◆ Direction:
Look through the data below and return each line where "materials" appears.
--- START Dataset section ---
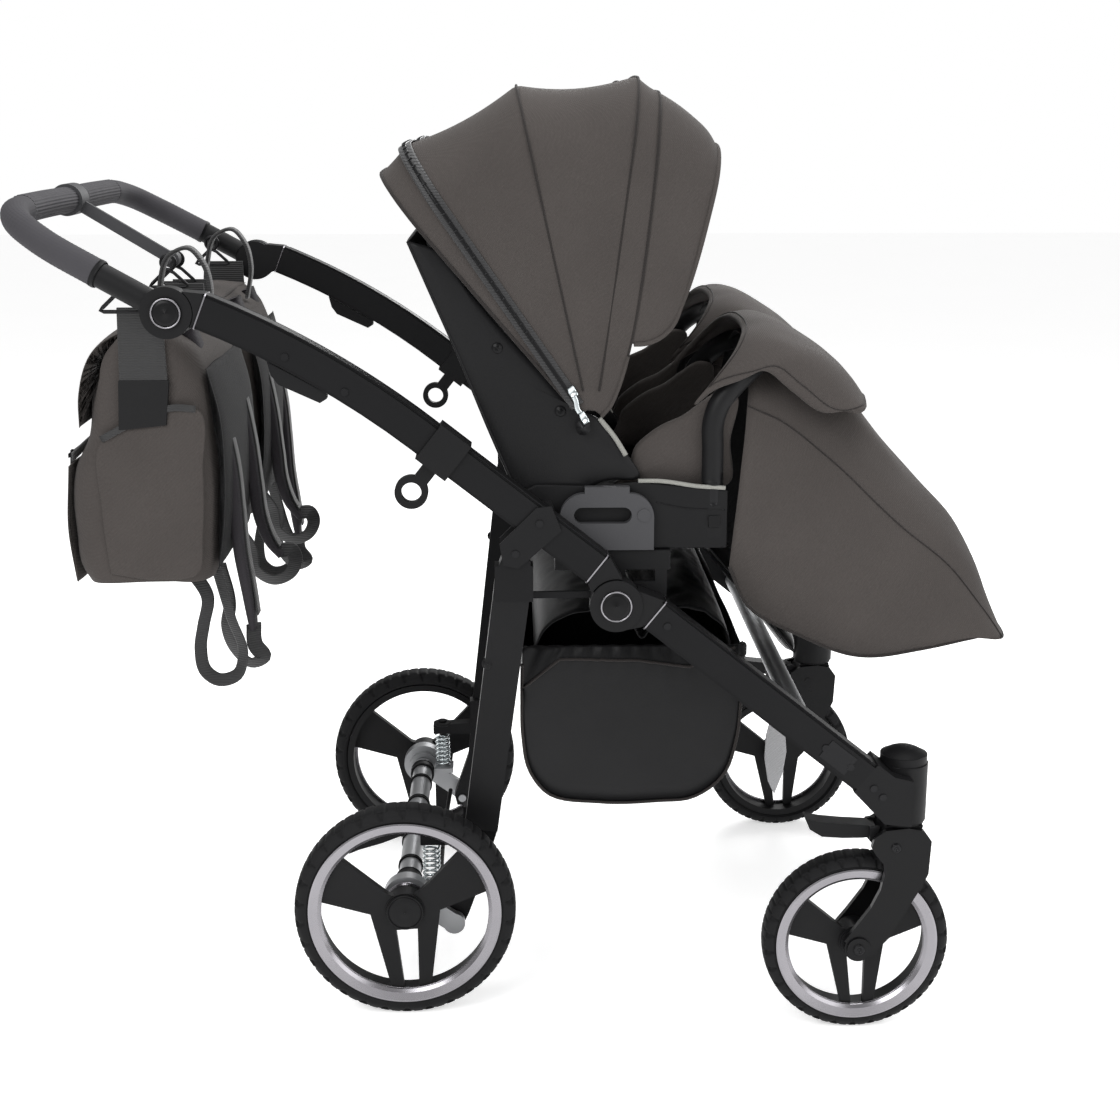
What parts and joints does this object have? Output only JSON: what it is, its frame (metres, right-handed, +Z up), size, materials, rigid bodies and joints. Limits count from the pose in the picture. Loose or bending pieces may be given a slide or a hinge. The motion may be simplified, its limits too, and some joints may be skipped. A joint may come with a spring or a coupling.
{
  "type": "baby stroller",
  "caption": "Side-by-side twin stroller on a folding tube frame, with reclining seats, folding canopies, leg covers, swivel front wheels, basket and backpacks.",
  "frame": {"origin": "middle of the footprint, on the floor", "axes": "+X forward, +Y to the pusher's left, +Z up"},
  "size_m": [1.249, 0.7738, 1.184],
  "materials": {
    "frame_black": "matte powder coat",
    "plastic_black": "fine moulded grain",
    "plastic_grey": "fine moulded grain",
    "bright_trim": "bright plated",
    "silver_tube": "satin anodised",
    "spring_steel": "zinc plated",
    "tyre_rubber": "fine tread",
    "grip_rubber": "ribbed",
    "leatherette": "fine grain",
    "fabric_grey": "fine weave",
    "fabric_black": "smooth weave",
    "screw_black": "black oxide"
  },
  "bodies": {
    "chassis": {"lower_tubes": "frame_black", "fold_hubs": "plastic_black", "swivel_housings": "plastic_black", "cross_tubes": "silver_tube", "seat_rails": "plastic_black", "adapter_pods": "plastic_grey", "basket": "fabric_black", "basket_cover": "fabric_grey", "seat_shells": "leatherette", "seat_pads": "fabric_grey", "bumper_bars": "leatherette", "frame_screws": "screw_black", "apron_right": "fabric_grey", "apron_left": "fabric_grey"},
    "upper_frame": {"upper_tubes": "frame_black", "handle_elbows": "plastic_black", "leg_clevises": "plastic_black", "catch_plates": "plastic_black", "upper_screws": "screw_black"},
    "handle": {"handle_bar": "plastic_black", "handle_grip": "grip_rubber", "handle_clamp": "plastic_grey"},
    "rear_frame": {"rear_legs": "frame_black", "leg_brackets": "frame_black", "rear_springs": "spring_steel"},
    "drag_link_pair": {"drag_links": "frame_black"},
    "rear_axle": {"axle_beam": "silver_tube"},
    "brake": {"brake_pedal": "plastic_black"},
    "tilt_button_right": {"tilt_button_right": "plastic_black"},
    "release_slider_right": {"release_slider_right": "plastic_black"},
    "rear_wheel_right": {"rear_tyre_right": "tyre_rubber", "rear_rim_right": "plastic_black", "rear_trim_right": "bright_trim"},
    "fork_right": {"fork_right": "plastic_black"},
    "fork_arm_right": {"fork_arm_right": "plastic_black"},
    "front_wheel_right": {"front_tyre_right": "tyre_rubber", "front_rim_right": "plastic_black", "front_trim_right": "bright_trim"},
    "swivel_lock_right": {"swivel_lock_right": "plastic_black"},
    "backrest_right": {"backrest_right": "leatherette", "canopy_back_right": "fabric_grey"},
    "canopy_right": {"canopy_front_right": "fabric_grey"},
    "legrest_right": {"legrest_right": "leatherette"},
    "bag_right": {"bag_right": "fabric_grey"},
    "tilt_button_left": {"tilt_button_left": "plastic_black"},
    "release_slider_left": {"release_slider_left": "plastic_black"},
    "rear_wheel_left": {"rear_tyre_left": "tyre_rubber", "rear_rim_left": "plastic_black", "rear_trim_left": "bright_trim"},
    "fork_left": {"fork_left": "plastic_black"},
    "fork_arm_left": {"fork_arm_left": "plastic_black"},
    "front_wheel_left": {"front_tyre_left": "tyre_rubber", "front_rim_left": "plastic_black", "front_trim_left": "bright_trim"},
    "swivel_lock_left": {"swivel_lock_left": "plastic_black"},
    "backrest_left": {"backrest_left": "leatherette", "canopy_back_left": "fabric_grey"},
    "canopy_left": {"canopy_front_left": "fabric_grey"},
    "legrest_left": {"legrest_left": "leatherette"},
    "bag_left": {"bag_left": "fabric_grey"}
  },
  "joints": [
    {"name": "fold_main", "type": "hinge", "parent": "chassis", "child": "upper_frame", "pos_m": [0.10625, 0, 0.582], "axis": [0, 1, 0], "range_deg": [0, 24]},
    {"name": "rear_leg_fold", "type": "hinge", "parent": "upper_frame", "child": "rear_frame", "pos_m": [-0.01475, 0, 0.648], "axis": [0, 1, 0], "range_deg": [-1, 6]},
    {"name": "drag_link_turn", "type": "hinge", "parent": "chassis", "child": "drag_link_pair", "pos_m": [0.13825, 0, 0.59], "axis": [0, 1, 0], "range_deg": [-1, 22]},
    {"name": "handle_tilt", "type": "hinge", "parent": "upper_frame", "child": "handle", "pos_m": [-0.41375, 0, 0.935], "axis": [0, 1, 0], "range_deg": [-35, 30]},
    {"name": "rear_suspension", "type": "hinge", "parent": "rear_frame", "child": "rear_axle", "pos_m": [-0.09975, 0, 0.1], "axis": [0, 1, 0], "range_deg": [0, 6], "stiffness_Nm_per_rad": 220, "springref_deg": -4.58, "deforming": ["rear_springs"]},
    {"name": "brake_press", "type": "hinge", "parent": "rear_axle", "child": "brake", "pos_m": [-0.16175, 0, 0.145], "axis": [0, 1, 0], "range_deg": [-14, 0]},
    {"name": "bag_right_hang", "type": "hinge", "parent": "handle", "child": "bag_right", "pos_m": [-0.47475, -0.18, 0.966], "axis": [0, 1, 0], "range_deg": [-31, 36]},
    {"name": "tilt_button_right_press", "type": "slide", "parent": "handle", "child": "tilt_button_right", "axis": [0, 1, 0], "range_m": [0, 0.003], "stiffness_N_per_m": 900, "springref_m": -0.001},
    {"name": "release_slider_right_pull", "type": "slide", "parent": "upper_frame", "child": "release_slider_right", "axis": [-0.7859, 0, 0.6184], "range_m": [0, 0.022], "stiffness_N_per_m": 400, "springref_m": -0.008},
    {"name": "rear_wheel_right_spin", "type": "hinge", "parent": "rear_axle", "child": "rear_wheel_right", "pos_m": [-0.16175, -0.284, 0.145], "axis": [0, 1, 0], "continuous": true},
    {"name": "front_swivel_right", "type": "hinge", "parent": "chassis", "child": "fork_right", "pos_m": [0.47425, -0.337, 0.288], "axis": [0, 0, 1], "continuous": true},
    {"name": "front_suspension_right", "type": "hinge", "parent": "fork_right", "child": "fork_arm_right", "pos_m": [0.46325, -0.337, 0.258], "axis": [0, 1, 0], "range_deg": [0, 6], "stiffness_Nm_per_rad": 90, "springref_deg": -4.58},
    {"name": "front_wheel_right_spin", "type": "hinge", "parent": "fork_arm_right", "child": "front_wheel_right", "pos_m": [0.42125, -0.337, 0.12], "axis": [0, 1, 0], "continuous": true},
    {"name": "swivel_lock_right_flip", "type": "hinge", "parent": "fork_right", "child": "swivel_lock_right", "pos_m": [0.43825, -0.337, 0.272], "axis": [0, 1, 0], "range_deg": [0, 14]},
    {"name": "seat_right_recline", "type": "hinge", "parent": "chassis", "child": "backrest_right", "pos_m": [0.01025, -0.18, 0.704], "axis": [0, 1, 0], "range_deg": [-18, 8]},
    {"name": "canopy_right_fold", "type": "hinge", "parent": "backrest_right", "child": "canopy_right", "pos_m": [0.07525, -0.18, 0.802], "axis": [0, 1, 0], "range_deg": [-32, 0]},
    {"name": "legrest_right_tilt", "type": "hinge", "parent": "chassis", "child": "legrest_right", "pos_m": [0.22325, -0.18, 0.639], "axis": [0, 1, 0], "range_deg": [-25, 8]},
    {"name": "bag_left_hang", "type": "hinge", "parent": "handle", "child": "bag_left", "pos_m": [-0.47475, 0.18, 0.966], "axis": [0, 1, 0], "range_deg": [-31, 36]},
    {"name": "tilt_button_left_press", "type": "slide", "parent": "handle", "child": "tilt_button_left", "axis": [0, -1, 0], "range_m": [0, 0.003], "stiffness_N_per_m": 900, "springref_m": -0.001},
    {"name": "release_slider_left_pull", "type": "slide", "parent": "upper_frame", "child": "release_slider_left", "axis": [-0.7859, 0, 0.6184], "range_m": [0, 0.022], "stiffness_N_per_m": 400, "springref_m": -0.008},
    {"name": "rear_wheel_left_spin", "type": "hinge", "parent": "rear_axle", "child": "rear_wheel_left", "pos_m": [-0.16175, 0.284, 0.145], "axis": [0, 1, 0], "continuous": true},
    {"name": "front_swivel_left", "type": "hinge", "parent": "chassis", "child": "fork_left", "pos_m": [0.47425, 0.337, 0.288], "axis": [0, 0, 1], "continuous": true},
    {"name": "front_suspension_left", "type": "hinge", "parent": "fork_left", "child": "fork_arm_left", "pos_m": [0.46325, 0.337, 0.258], "axis": [0, 1, 0], "range_deg": [0, 6], "stiffness_Nm_per_rad": 90, "springref_deg": -4.58},
    {"name": "front_wheel_left_spin", "type": "hinge", "parent": "fork_arm_left", "child": "front_wheel_left", "pos_m": [0.42125, 0.337, 0.12], "axis": [0, 1, 0], "continuous": true},
    {"name": "swivel_lock_left_flip", "type": "hinge", "parent": "fork_left", "child": "swivel_lock_left", "pos_m": [0.43825, 0.337, 0.272], "axis": [0, 1, 0], "range_deg": [0, 14]},
    {"name": "seat_left_recline", "type": "hinge", "parent": "chassis", "child": "backrest_left", "pos_m": [0.01025, 0.18, 0.704], "axis": [0, 1, 0], "range_deg": [-18, 8]},
    {"name": "canopy_left_fold", "type": "hinge", "parent": "backrest_left", "child": "canopy_left", "pos_m": [0.07525, 0.18, 0.802], "axis": [0, 1, 0], "range_deg": [-32, 0]},
    {"name": "legrest_left_tilt", "type": "hinge", "parent": "chassis", "child": "legrest_left", "pos_m": [0.22325, 0.18, 0.639], "axis": [0, 1, 0], "range_deg": [-25, 8]}
  ],
  "couplings": [
    {"joint": "rear_leg_fold", "follows": "fold_main", "ratio": 0.184},
    {"joint": "drag_link_turn", "follows": "fold_main", "ratio": 0.82},
    {"joint": "bag_right_hang", "follows": "handle_tilt", "ratio": -1},
    {"joint": "bag_left_hang", "follows": "handle_tilt", "ratio": -1}
  ]
}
--- END Dataset section ---
◆ Reply:
What parts and joints does this object have? Output only JSON: what it is, its frame (metres, right-handed, +Z up), size, materials, rigid bodies and joints. Limits count from the pose in the picture. Loose or bending pieces may be given a slide or a hinge. The motion may be simplified, its limits too, and some joints may be skipped. A joint may come with a spring or a coupling.
  "materials": {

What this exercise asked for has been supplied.